Monday, August 08, 2005

ATOMIC HONESTY

New York Post:

By AMIR TAHERI

August 8, 2005 -- IF it looks like a duck, cackles like a duck and flies like one, could it be anything other than a duck? This is the question that some of those interested in Iran's nuclear program have been asking for some time.

The official line from Tehran has been that the program has solely peaceful purposes. Yet two events last week show that this Iranian discourse is the product of the old tradition of dissimulation known as "kitman." Put simply, this means hiding one's beliefs and practices in hostile environments and at hostile times.

The first event was a long letter of resignation from Hassan Rouhani to the outgoing President Muhammad Khatami. As secretary of the High Council of National Defense, Rouhani had headed the Islamic Republic's negotiating team with the European Union over Iran's nuclear program. Those negotiations led to a series of accords under which Tehran agreed to suspend its uranium-enrichment program in exchange for EU economic and diplomatic support. (Iran rejected the latest EU offer over the weekend.)

Part of Rouhani's 6,000-word letter of resignation has been leaked in Tehran. He makes two points clear.

First, the decision to acquire a nuclear "surge capacity" was taken 16 years ago, but the process was accelerated in 2003 as the leadership in Tehran feared that America, having toppled Saddam Hussein's regime, would immediately move to bring about regime change in Iran as well. ("surge capacity" means having the scientific knowledge, machinery and material needed to produce nuclear weapons without actually making any.)
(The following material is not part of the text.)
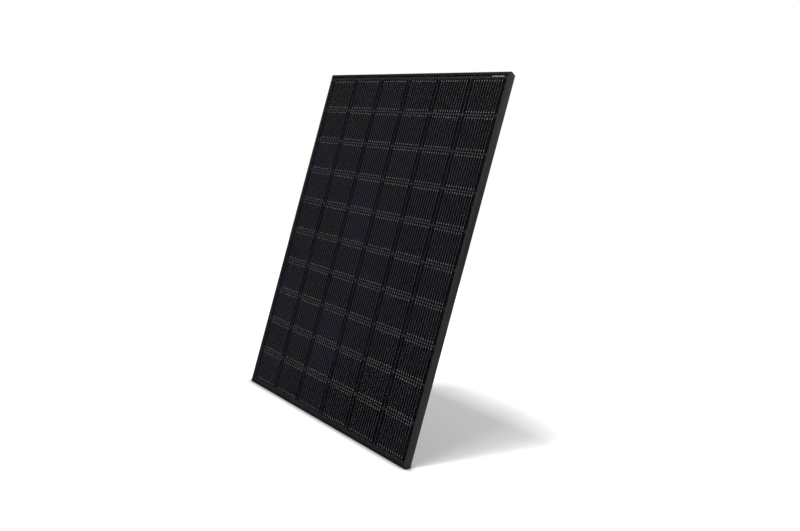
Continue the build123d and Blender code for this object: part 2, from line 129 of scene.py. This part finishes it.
# Each light: its name, the direction it shines in, its strength and its angle in degrees.
LIGHTS = [
    ("key_light_1", (0.180, 0.78, -1.0), 0.85, 6.0),
    ("key_light_2", (0.195, 0.96, -1.0), 1.15, 6.0),
    ("key_light_3", (0.200, 1.16, -1.0), 1.15, 8.0),
    ("key_light_4", (0.040, 1.48, -1.0), 1.15, 12.0),
    ("rear_fill", (-0.45, -1.0, -1.0), 0.9, 60.0),
]

# The camera was fitted to the corners of the frame in the photo.
SENSOR_WIDTH = 36.0
LENS = 21.6
LENS_SHIFT = (0.0247, -0.0094)
CAMERA_PLACE = (1.4040, -1.8154, -0.0254)
CAMERA_VIEW = (-0.5897, 0.8076, -0.0031)
CAMERA_UP = (-0.2100, -0.1496, 0.9662)

# Cells whose coating came out violet, as (column, row) from the top left.
VIOLET_CELLS = {
    (1, 3), (1, 4), (1, 7), (1, 8), (1, 10),
    (3, 4), (3, 5), (3, 8), (3, 9), (3, 10),
}
SOFT_VIOLET_CELLS = {(1, 6), (3, 6), (3, 1), (2, 4)}


# ---- Node helpers ------------------------------------------------------------------------------
class Shader:
    """A small wrapper round a material's node tree."""

    def __init__(self, name):
        self.material = bpy.data.materials.new(name)
        self.material.use_nodes = True
        self.tree = self.material.node_tree
        self.tree.nodes.clear()
        self.output = self.add("ShaderNodeOutputMaterial")
        self.coords = self.add("ShaderNodeTexCoord").outputs["Object"]

    def add(self, kind, **settings):
        node = self.tree.nodes.new(kind)
        for key, value in settings.items():
            setattr(node, key, value)
        return node

    def plug(self, value, socket):
        if isinstance(value, bpy.types.NodeSocket):
            self.tree.links.new(value, socket)
        else:
            socket.default_value = value

    def math(self, operation, a, b=0.0, c=0.0):
        node = self.add("ShaderNodeMath", operation=operation)
        for value, socket in zip((a, b, c), node.inputs):
            self.plug(value, socket)
        return node.outputs[0]

    def stretch(self, scale):
        """Object coordinates times the scale: a pattern is drawn out where the scale is small."""
        node = self.add("ShaderNodeMapping")
        self.plug(self.coords, node.inputs["Vector"])
        node.inputs["Scale"].default_value = scale
        return node.outputs[0]

    def noise(self, scale, detail=3.0, roughness=0.5, stretch=None):
        node = self.add("ShaderNodeTexNoise")
        self.plug(self.stretch(stretch) if stretch else self.coords, node.inputs["Vector"])
        node.inputs["Scale"].default_value = scale
        node.inputs["Detail"].default_value = detail
        node.inputs["Roughness"].default_value = roughness
        return node.outputs["Fac"]

    def spread(self, value, low, high, from_low=0.3, from_high=0.7):
        """Carries value from one range to another, and holds it inside the new range."""
        node = self.add("ShaderNodeMapRange")
        for socket, number in zip(node.inputs, (value, from_low, from_high, low, high)):
            self.plug(number, socket)
        return node.outputs[0]

    def mix(self, factor, a, b):
        node = self.add("ShaderNodeMix", data_type="RGBA")
        self.plug(factor, node.inputs["Factor"])
        self.plug((*a, 1.0) if isinstance(a, tuple) else a, node.inputs[6])
        self.plug((*b, 1.0) if isinstance(b, tuple) else b, node.inputs[7])
        return node.outputs[2]

    def bump(self, height, strength, distance, normal=None):
        node = self.add("ShaderNodeBump")
        node.inputs["Strength"].default_value = strength
        node.inputs["Distance"].default_value = distance
        self.plug(height, node.inputs["Height"])
        if normal is not None:
            self.plug(normal, node.inputs["Normal"])
        return node.outputs[0]

    def principled(self, base, roughness, metallic=0.0, specular=0.5, normal=None, **extra):
        node = self.add("ShaderNodeBsdfPrincipled")
        self.plug((*base, 1.0) if isinstance(base, tuple) else base, node.inputs["Base Color"])
        self.plug(roughness, node.inputs["Roughness"])
        node.inputs["Metallic"].default_value = metallic
        node.inputs["Specular IOR Level"].default_value = specular
        for key, value in extra.items():
            node.inputs[key.replace("_", " ").title()].default_value = value
        if normal is not None:
            self.plug(normal, node.inputs["Normal"])
        self.tree.links.new(node.outputs[0], self.output.inputs["Surface"])
        return self.material


def grained(name, dark, light, patch, grain, roughness, bump, metallic=0.0, specular=0.5,
            stretch=None, **extra):
    """A surface with broad patches of tone, a fine grain, and roughness that follows both."""
    shader = Shader(name)
    patches = shader.noise(patch, 4.0, 0.55, stretch)
    fine = shader.noise(grain, 2.0, 0.6, stretch)
    tone = shader.math("MULTIPLY_ADD", shader.spread(fine, 0.0, 1.0), 0.35,
                       shader.math("MULTIPLY", shader.spread(patches, 0.0, 1.0), 0.65))
    shine = shader.spread(tone, roughness[0], roughness[1], 0.0, 1.0)
    normal = shader.bump(fine, bump[0], bump[1])
    return shader.principled(shader.mix(tone, dark, light), shine, metallic, specular, normal,
                             **extra)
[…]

Rouhani's letter hints that the Islamic Republic has already secured a good part of the "surge capacity" it wants — that is, that Tehran could start building nuclear warheads within a matter of months. It also shows that the decision to engage the Europeans in negotiations was taken as a tactic to prevent the United States from building a coalition against the Islamic Republic.

The second point in the letter is that the leadership was divided into two groups: the accommodationists and the confrontationists. The accommodationists wanted to practice "kitman," divide the Europeans and the Americans and drag on the process of negotiations until the end of the Bush presidency. They argued that once Dubya was out of the White House, his successor would revert to the traditional U.S. policy of waving a big stick without using it. All Iran needed to do, in the meantime, was to keep the Europeans happy with negotiations, and the Russians and Chinese licking their lips at the prospect of juicy contracts with Iran.

The confrontationists, on the other hand, opposed engaging Europe in negotiations on what they saw as Iran's domestic affairs.

A speech in Tehran by a key spokesman for the confrontationists, Muhammad-Javad Larijani (aka Ardeshir), is the second telling event: He castigated the Khatami administration for negotiating with Europeans (Britain, France and Germany). "In handling our nuclear dossier, we have committed strategic errors," Larijani claimed. "We allowed the locus of the argument to shift from the International Atomic Energy Agency to the European Union. We had an argument with the United Nations, not with three of the most savage powers on earth. We allowed the EU to meddle in what was not its business."

Larijani, who is tipped to get a senior post under new President Mahmoud Ahmadinejad (who was inaugurated Saturday), also insisted that Iran should be prepared to abandon the Nuclear Non-Proliferation Treaty altogether to safeguard its right to develop nuclear weapons if and when it so desired.

"We have bloodthirsty foes like the United States and Israel who could attack us with all they have," Larijani said. "Why should we deny ourselves any category of weapons just to please the savage European powers?"

The European policy towards Iran has often been described "sticks and carrots." That policy was based on the assumption that the new president would prove as keen on "carrots" as Khatami. But last June's election gave victory to a man who is not interested in any European "carrots" and is manifestly not afraid of their metaphorical "sticks" either.

Larijani is right. The Europeans had no business intervening in what was an issue between Tehran and the United Nations. The logical course now is to scrap Europe's sideshow and allow the IAEA to deal with the Islamic Republic as a signatory of the NPT.

The row over Iran's alleged nuclear ambitions is not the cause of the current tension in relations between Iran and the major Western powers. The real cause is that Iran intends to reshape the Middle East after its own fashion, and that clashes with the Bush administration's vision for the region.

"The Middle East can have either an American future or an Islamic one led by Iran," Ahmadinejad said during the presidential campaign.

Ahmadinejad is expected to unveil the Islamic Republic's vision for a new Middle East in his address to U.N. General Assembly in September. It will be up to America and its allies to decide whether they can afford to let the Islamic Republic set the agenda in the region.

Ahmadinejad's great merit, so far, is that he refuses to play "kitman."

Iranian author and journalist Amir Taheri is member of Benador Associates.